Por eso, cuando el secretario general de la ONU, Antonio Guterres, declaró a raíz del ataque del 7 de octubre que “es importante reconocer también que los atentados de Hamás no se produjeron en el vacío”, en alusión a las décadas de frustración y rabia del pueblo palestino sin patria, las autoridades israelíes montaron en cólera y acusaron injustamente al diplomático portugués de “antisionista” y “amigo de los terrotistas”, de igual manera que acusan a todo aquel que se atreva a acusar a Israel de genocida o intente llevar la ayuda humanitaria a los palestinos.
¿Qué queda del espíritu de Isaac Rabín?
Lo más triste, finalmente, es que ya no queda casi nada de esa marea pacifista en Israel que llenó las calles de Tel Aviv el 4 de noviembre de 1995 para apoyar la valentía del primer ministro Isaac Rabin, de ofrecer a los palestinos un Estado que conviviera en paz con el Estado judío… hasta que delante de todos fue asesinado por un terrorista judío, Yigal Amir, para reventar la única oportunidad real para acabar con la crisis en Oriente Medio.

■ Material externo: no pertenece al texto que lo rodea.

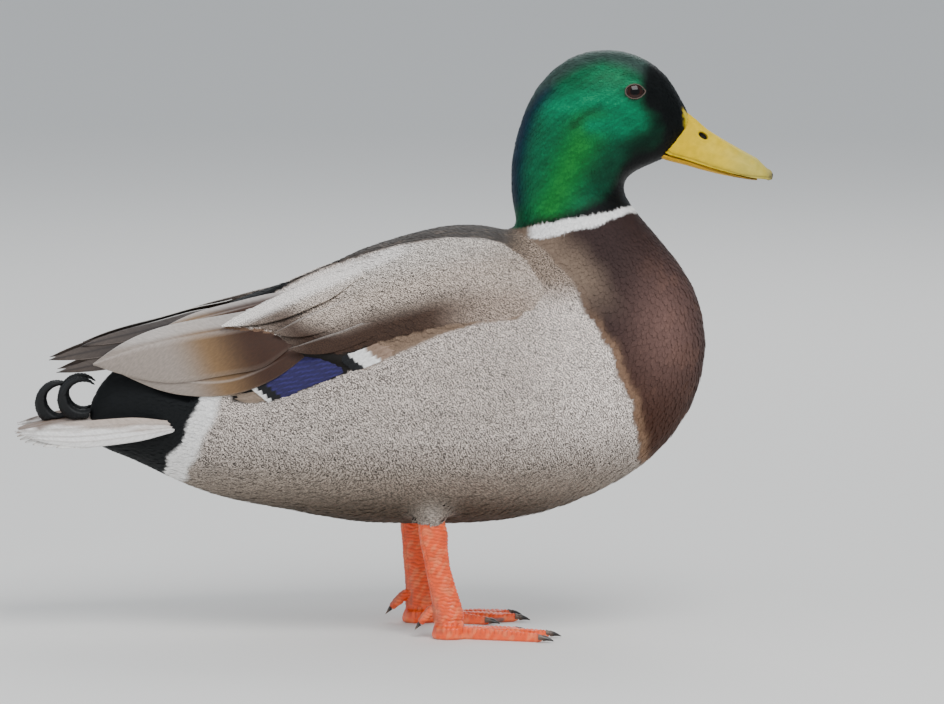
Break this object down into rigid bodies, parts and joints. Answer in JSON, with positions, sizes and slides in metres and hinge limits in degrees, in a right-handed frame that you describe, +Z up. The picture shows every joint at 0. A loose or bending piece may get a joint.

Rabin llegó a la conclusión de que había llegado la hora de una paz justa, luego de la masacre cometida un año antes en la Cueva de los Patriarcas en Hebrón (Cisjordania), cuando otro terrorista judío, Baruch Goldstein. abrió fuego contra los musulmanes que rezaban por el mes de Ramadán, matando a 29 palestinos.
¿Y quién tiene en su casa un retrato de Goldstein? Itamar ben Gvir, el que Netanyahu nombró secretario de Seguridad Nacional.
Tan seguros se sentían de tener dominados a los palestinos, que ni el gobierno israelí ni sus servicios de inteligencia se dieron cuenta de que, hace justo dos años, se despertó un monstruo en Gaza que a su vez despertó un monstruo aún más terrible en Israel.
Por tanto, no es de extrañar que una reciente encuesta preguntará a los israelíes “en qué medida le preocupan, o no, personalmente las informaciones sobre la hambruna y el sufrimiento entre la población palestina de Gaza?” y el 55.6% respondiera: “Nada”.